I am sure that many of my readers have had the joy of finding a specific book in an obscure bookshop or lurking in a digital archive somewhere. The frustration when you are missing but one text in your collection, the unwillingness to start a project before you know that you are all the texts you need to start. I admit that this is not a problem that many people have, but I am sure that at least some of my readers can empathise with my plight!

A book from Skyrim in the reading view of the game.

I have had a similar experience in skyrim recently. I have discussed the wealth of reading that can be found in the elder scrolls series many times. There are novels, poems, essays and unhinged ramblings to be found in all of the main games. In many of these games there also exist book sellers in where to easily and effectively acquire this reading materials, as well as libraries aplenty.

Skyrim is different in this regard, as it is the general store sellers that sells but a paltry few books. The only libraries available to the players are also located at either the seats of power, or at Skyrims two seats of learning, the bards college and the College of Winterhold, the primary location to learn the arcane arts.

The second of the two colleges have an especially stringent and suspicious librarian. Due to his dour nature, or due to a lack in coding, can you in fact Not borrow books from this library, though he does sell some of the texts he stores there. Due to a quirk in the book shelves in the Winterhold library can you only read the majority of the books if you steal them from the shelves, as they are not located in the regulair open style bookcases.

There are on the other hand other ways to acquire reading material in Skyrim. First and foremost does the otherwise uninterested populus of Skyrim own a fair few books themselves, as at least two or three can be found in each household. Likewise does it seem that everyone from blood crazed necromancers to cut throat bandits have a bend for reading. As a result the dungeons are populated by sentient races often surprisingly full of books, journals, scrolls and other reading material.

Many of these seemingly brutal and bullheaded robbers seem to have an interest in obscure history and advanced magical theories. As it is more common to find a thesis on Mysticism next to a bandit bed, then it is to find something salacious like The Lusty Argonian Maid.

This means that the best way to expand your library is to either delve into a dungeon, or go thieving in the neighborhood. I want to make the argument Skyrim has moved away from the cities being as much of a hub as they were in Oblivion and Morrowind. The wilderness and the quests and adventures that take place in the wilderness between the cities, has taken over much of the time spent in the cities, especially Oblivion. In the earlier games most quest givers lived in the cities, as well as large part of the quests themselves taking place in, or near cities.

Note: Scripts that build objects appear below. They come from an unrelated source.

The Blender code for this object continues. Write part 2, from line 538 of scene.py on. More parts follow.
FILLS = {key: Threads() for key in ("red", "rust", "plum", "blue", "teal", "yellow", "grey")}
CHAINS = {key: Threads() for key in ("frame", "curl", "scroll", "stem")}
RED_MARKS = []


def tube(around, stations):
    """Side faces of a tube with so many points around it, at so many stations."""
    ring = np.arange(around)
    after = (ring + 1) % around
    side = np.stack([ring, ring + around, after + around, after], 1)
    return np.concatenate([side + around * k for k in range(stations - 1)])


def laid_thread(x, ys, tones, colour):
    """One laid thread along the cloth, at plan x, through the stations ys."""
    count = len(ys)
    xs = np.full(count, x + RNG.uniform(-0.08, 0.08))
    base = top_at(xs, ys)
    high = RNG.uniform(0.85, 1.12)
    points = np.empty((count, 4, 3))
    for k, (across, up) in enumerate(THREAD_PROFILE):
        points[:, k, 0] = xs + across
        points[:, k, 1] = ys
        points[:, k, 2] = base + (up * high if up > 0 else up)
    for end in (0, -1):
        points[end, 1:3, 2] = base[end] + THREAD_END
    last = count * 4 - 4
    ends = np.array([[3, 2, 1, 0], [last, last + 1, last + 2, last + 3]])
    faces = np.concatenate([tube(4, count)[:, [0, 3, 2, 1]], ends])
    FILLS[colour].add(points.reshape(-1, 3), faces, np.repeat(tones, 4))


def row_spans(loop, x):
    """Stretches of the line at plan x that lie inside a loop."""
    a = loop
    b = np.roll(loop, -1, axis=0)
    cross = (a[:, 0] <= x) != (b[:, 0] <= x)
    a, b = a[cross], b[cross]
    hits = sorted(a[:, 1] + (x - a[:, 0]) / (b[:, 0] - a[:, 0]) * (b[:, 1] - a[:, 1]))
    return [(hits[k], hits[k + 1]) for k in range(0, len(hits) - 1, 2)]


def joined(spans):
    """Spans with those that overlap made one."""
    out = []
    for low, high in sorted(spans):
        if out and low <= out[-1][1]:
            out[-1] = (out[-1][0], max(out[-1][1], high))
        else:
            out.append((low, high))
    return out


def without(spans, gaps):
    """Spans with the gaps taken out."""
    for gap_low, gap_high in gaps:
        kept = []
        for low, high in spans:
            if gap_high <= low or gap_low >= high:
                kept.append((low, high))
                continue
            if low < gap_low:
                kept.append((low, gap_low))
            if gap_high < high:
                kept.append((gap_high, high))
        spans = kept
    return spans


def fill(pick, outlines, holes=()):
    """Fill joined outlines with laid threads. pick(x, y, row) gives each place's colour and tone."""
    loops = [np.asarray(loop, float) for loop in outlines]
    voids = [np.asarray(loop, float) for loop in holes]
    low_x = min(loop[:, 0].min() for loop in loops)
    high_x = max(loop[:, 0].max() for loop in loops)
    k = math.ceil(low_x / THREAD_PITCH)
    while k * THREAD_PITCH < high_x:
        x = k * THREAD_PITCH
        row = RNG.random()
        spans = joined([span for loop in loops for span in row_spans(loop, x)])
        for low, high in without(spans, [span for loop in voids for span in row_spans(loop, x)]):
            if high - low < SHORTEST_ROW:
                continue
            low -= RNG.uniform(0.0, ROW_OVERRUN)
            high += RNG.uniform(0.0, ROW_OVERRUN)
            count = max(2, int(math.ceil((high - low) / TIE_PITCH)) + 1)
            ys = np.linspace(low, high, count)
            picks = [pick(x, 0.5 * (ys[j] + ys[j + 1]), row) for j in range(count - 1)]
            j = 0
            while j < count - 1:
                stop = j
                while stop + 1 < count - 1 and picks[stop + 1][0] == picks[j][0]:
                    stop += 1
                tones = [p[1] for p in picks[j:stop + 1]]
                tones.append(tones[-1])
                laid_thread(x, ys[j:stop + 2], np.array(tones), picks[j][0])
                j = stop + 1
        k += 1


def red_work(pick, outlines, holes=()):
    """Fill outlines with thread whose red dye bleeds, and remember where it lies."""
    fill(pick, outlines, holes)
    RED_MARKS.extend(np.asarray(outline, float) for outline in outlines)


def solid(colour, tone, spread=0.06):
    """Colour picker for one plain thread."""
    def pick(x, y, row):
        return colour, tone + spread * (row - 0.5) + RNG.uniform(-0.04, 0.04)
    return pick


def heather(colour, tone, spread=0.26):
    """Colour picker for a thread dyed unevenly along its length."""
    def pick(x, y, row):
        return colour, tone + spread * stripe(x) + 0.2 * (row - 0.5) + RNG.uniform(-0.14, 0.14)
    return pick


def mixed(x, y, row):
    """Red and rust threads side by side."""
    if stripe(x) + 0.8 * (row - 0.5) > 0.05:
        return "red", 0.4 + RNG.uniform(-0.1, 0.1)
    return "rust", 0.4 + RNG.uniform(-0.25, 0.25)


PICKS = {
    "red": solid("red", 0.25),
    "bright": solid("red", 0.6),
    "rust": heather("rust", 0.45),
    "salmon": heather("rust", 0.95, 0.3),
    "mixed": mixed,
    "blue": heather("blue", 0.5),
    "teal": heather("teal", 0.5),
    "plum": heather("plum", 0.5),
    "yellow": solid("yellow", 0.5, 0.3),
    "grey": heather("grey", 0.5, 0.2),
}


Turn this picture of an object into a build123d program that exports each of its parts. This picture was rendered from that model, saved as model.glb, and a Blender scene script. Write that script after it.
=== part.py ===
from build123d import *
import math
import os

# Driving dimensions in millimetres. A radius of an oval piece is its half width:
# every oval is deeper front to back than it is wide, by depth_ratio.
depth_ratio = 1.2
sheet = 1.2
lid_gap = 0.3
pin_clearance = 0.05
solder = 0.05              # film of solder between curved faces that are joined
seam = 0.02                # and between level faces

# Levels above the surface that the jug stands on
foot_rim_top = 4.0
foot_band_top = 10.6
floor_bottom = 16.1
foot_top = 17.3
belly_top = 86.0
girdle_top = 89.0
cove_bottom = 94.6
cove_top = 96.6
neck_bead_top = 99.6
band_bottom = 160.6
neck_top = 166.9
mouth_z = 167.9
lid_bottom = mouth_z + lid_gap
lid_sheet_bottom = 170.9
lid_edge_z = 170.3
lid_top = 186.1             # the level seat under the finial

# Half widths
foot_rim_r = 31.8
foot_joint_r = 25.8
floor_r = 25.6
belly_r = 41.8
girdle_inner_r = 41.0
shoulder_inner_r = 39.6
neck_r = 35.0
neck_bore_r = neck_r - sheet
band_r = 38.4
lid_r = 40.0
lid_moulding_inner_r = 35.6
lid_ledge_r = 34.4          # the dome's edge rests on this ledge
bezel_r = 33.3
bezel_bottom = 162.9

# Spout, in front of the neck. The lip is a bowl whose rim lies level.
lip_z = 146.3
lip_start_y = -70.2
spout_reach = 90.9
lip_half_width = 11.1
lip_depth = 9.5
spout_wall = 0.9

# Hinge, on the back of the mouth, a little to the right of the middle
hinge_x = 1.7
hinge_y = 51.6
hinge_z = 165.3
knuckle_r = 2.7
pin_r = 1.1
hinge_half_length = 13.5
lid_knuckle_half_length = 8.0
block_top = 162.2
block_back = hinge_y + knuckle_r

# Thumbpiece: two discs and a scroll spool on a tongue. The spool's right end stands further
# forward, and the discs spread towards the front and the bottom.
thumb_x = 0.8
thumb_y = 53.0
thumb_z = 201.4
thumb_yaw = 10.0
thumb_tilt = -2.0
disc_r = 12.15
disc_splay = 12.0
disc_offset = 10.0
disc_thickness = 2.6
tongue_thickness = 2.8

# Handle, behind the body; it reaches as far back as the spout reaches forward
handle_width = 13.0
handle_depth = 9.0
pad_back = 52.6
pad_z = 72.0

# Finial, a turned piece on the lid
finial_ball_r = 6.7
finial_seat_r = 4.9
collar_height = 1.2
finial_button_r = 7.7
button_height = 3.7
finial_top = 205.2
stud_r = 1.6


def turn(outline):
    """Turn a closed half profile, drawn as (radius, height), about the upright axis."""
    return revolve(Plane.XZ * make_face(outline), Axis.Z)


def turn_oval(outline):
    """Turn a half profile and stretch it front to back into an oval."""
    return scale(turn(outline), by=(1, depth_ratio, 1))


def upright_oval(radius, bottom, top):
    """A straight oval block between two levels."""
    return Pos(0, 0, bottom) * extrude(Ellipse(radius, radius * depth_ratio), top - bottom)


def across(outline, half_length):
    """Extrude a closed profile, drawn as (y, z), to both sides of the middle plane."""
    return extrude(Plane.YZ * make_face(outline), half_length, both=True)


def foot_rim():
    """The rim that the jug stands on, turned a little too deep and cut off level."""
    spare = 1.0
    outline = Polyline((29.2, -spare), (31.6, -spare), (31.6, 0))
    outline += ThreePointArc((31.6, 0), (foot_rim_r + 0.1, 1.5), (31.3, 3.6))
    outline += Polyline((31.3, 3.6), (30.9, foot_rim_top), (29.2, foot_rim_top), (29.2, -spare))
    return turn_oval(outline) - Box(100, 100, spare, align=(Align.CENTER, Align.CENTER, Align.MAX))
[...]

An in game view of the city of Solitude from the game Elder Scrills: Skyrim

As a result would it make sense that much of the amenities that the player needed, weapons, potions, books and other gear would be available to them in the cities. Likewise does the specialized stores help create a sense of urban life in both Morrowind and Oblivion that I believe is deliberately absent from Skyrim.

It makes sense for the seat of the mage guild to have a dedicated staff shop for example. Likewise would it make sense for Vvardenfell capital with its many educational and administrative centres to have a well stocked bookstore available. These shape the narrative of the world itself.

Skyrim is a much more rugged place, but also a different game. Many quest givers meet the player on the road, or in small villages, and when they are located in the cities do they more often than not direct the player to a cave in the wilderness. The courier is another mechanic that delivers quests to the players with the constant letters and requests. Specialized stores that only accepts certain kinds of loot would slow down the game loop of:

Visit town, get quest.
Visit wildernets, finish quest and get loot.
Visit town, sell loot, repeat.

A book from Skyrim in the reading view of the game.

All of this gives the gameplay a much more mobile feeling to its gameplay. I would argue that the lack of specialist stores have also had an effect on this. You are less likely to spend time in a town when every single town offers the same, smithy, general store and alchemist as the next.

All these design choices make Skyrim feel differently from their predecessors. You explore and interact with it in different time scales and relate to space in different ways. The way you interact with the hour to hour gameplay is subtly different in many small ways. For example how the player interacts and considers the loot from dungeons and quests.

As a result is it only natural that you would need to interact with the lore book in different ways. While I do miss The First Edition from Oblivion very much, I must admit that a bookstore in Skyrim would not fit into the differently phased and organized gameplay that the game works around.